Schools get safety-centered facelift

Many visitors to Hahnville High School know that it is easy to miss the front office and go wandering into the school.

The school district hopes that this problem is solved now with a new entryway that was built over the summer.

A new entrance was also constructed at A. A. Songy Kindergarten Center in Luling.

The entrances should make the schools more secure and welcoming for incoming students, teachers and visitors. They include large glass panels so that office employees can identify visitors well before they enter the school. Vestibules were also placed to block visitors from entering without being noticed.

John Rome, administrator of physical plant services for the school district, said that the entrances were done after recommendations from safety audits that the district has done.

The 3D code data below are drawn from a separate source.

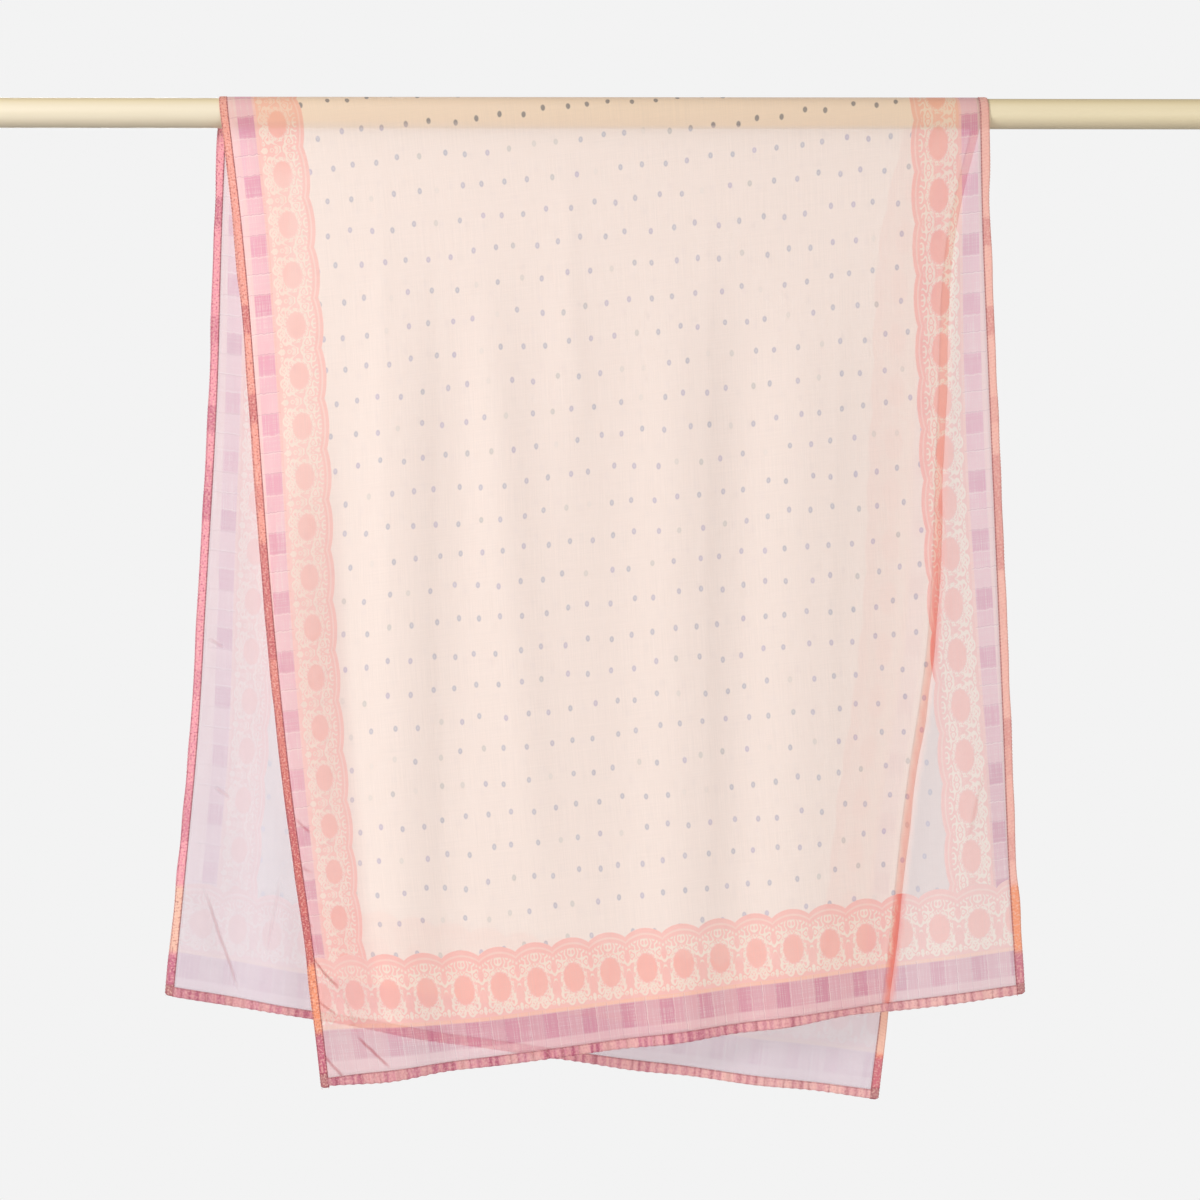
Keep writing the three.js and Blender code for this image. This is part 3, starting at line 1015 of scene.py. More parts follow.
def crease_lines(desk, across, along, fall):
    """One mask of all the creases of one fall."""
    x = desk.times(across, ACROSS_TRUE)
    shake = desk.scaled(desk.noise_over(x, along, 0.05, 0.05, 3.0), 3.0, -1.5)
    total = 0.0
    for x0, y0, x1, y1, strength in crease_ends(fall):
        length = math.hypot(x1 - x0, y1 - y0)
        ux, uy = (x1 - x0) / length, (y1 - y0) / length
        run = desk.scaled(x, ux, desk.scaled(along, uy, -(x0 * ux + y0 * uy)))
        off = desk.scaled(x, uy, desk.scaled(along, -ux, y0 * ux - x0 * uy))
        off = desk.size(desk.plus(off, shake))
        line = desk.invert(desk.step(off, 0.3, 2.4))
        rise = desk.step(run, 0, 0.25 * length)
        fade = desk.all(rise, desk.within(run, 0.88 * length, 0.12 * length))
        total = desk.scaled(desk.all(line, fade), strength, total)
    return desk.sum("MINIMUM", total, 1.0)


# %% Printed face and reverse face
# share of the light that comes through the cloth and not back from it
GLOW_SHARE = 0.18


def voile_surface(desk, colour, clearness, height, strength, plain, tint=WHITE):
    """Joins a colour, a clearness and a relief into a thin cloth's shader.

    Light that bounces meets a plain stand-in of about the same colour and clearness,
    which spares most of the sums.
    """
    face = desk.node("ShaderNodeBsdfPrincipled", {
        "Base Color": colour, "Roughness": 0.85, "Specular IOR Level": 0.15,
        "Sheen Weight": 0.08, "Normal": desk.relief(height, strength),
    }).outputs[0]
    glow = desk.node("ShaderNodeBsdfTranslucent", {"Color": colour}).outputs[0]
    cloth = desk.sheer(desk.mixed(GLOW_SHARE, face, glow), clearness, tint)
    mean_colour, mean_clearness = plain
    stand_in = desk.node("ShaderNodeBsdfDiffuse", {"Color": mean_colour}).outputs[0]
    seen = desk.node("ShaderNodeLightPath", {}).outputs["Is Camera Ray"]
    return desk.finish(desk.mixed(seen, desk.sheer(stand_in, mean_clearness), cloth))


def crease_shaded(desk, colour, clearness, creases):
    """Paints the shade of the creases into a colour as darker lines, and closes the weave there."""
    colour = desk.mix(desk.times(creases, 0.55), colour, CREASE_SHADE)
    return colour, desk.scaled(creases, -0.35, clearness)


# how far cloth with nothing behind it is cooled: the front, and the back from its top
# to its foot
FRONT_COOLING = 0.25
BACK_COOLING = (0.18, 0.60)
# painted shade where the low left edge curls, and white on the thicker threads
CURL_SHADE = 0.27
LINT = 0.05
# how much the weave changes the clearness of each face
WEAVE_IN_PRINT = 0.17
WEAVE_IN_REVERSE = 0.15


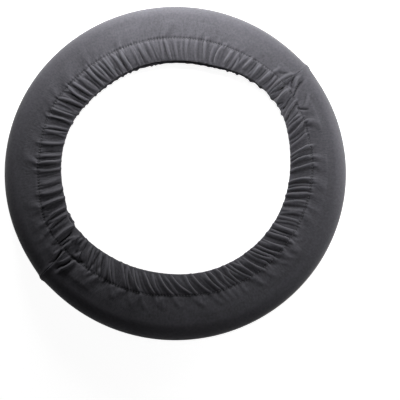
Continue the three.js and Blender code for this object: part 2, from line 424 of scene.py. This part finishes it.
def add_creases(height, centres, hem, past):
    """Puffs the hem up, and draws a narrow crease into it at each place, sharp on one side."""
    share = creased_share(ANGLES)[None, :]
    puffed = np.sin(math.pi * np.clip(0.12 + 0.7 * hem, 0, 1)) * np.exp(-past / 2.0)
    height += PUFF_HEIGHT * share * puffed
    for centre in centres:
        deep = random.uniform(0.55, 1.0)
        drift = random.uniform(-3.0, 3.0)
        bend = random.uniform(-1.5, 1.5)
        narrow = random.uniform(0.7, 1.1)
        short = random.uniform(0.0, 0.5)
        line = centre + drift * (hem - 0.5) + bend * np.sin(math.pi * hem)
        away = distance_off(line)
        width = np.where(away > 0, narrow, 3.2 * narrow)
        along = np.clip((hem - short) / 0.3 + 0.5, 0.15, 1)
        height -= PUFF_HEIGHT * share * puffed * deep * along * np.exp(-((away / width) ** 2))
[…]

“Yearly, we do an internal safe schools audit, and both (of the schools) came up during those audits as needing to have a more secure entryway,” Rome said.

Safer entrances were also suggested during a Safe Havens International external safety audit that was done in April 2009.

The new entrance at Hahnville cost the school district about $65,000 and the A. A. Songy entrance cost about $49,000, according to Rome.

Rome said that the entrances have many benefits, including keeping students as safe as possible while learning.

“For one, it’s a secure, welcoming environment in the front of the school and allows us to better screen and great visitors before they approach,” Rome said. “At both schools, people could access the buildings without being noticed by front office personnel. Now the glass and the way the vestibule is set up makes it easy for office staff to see approaching visitors, greet them and make sure they sign in.”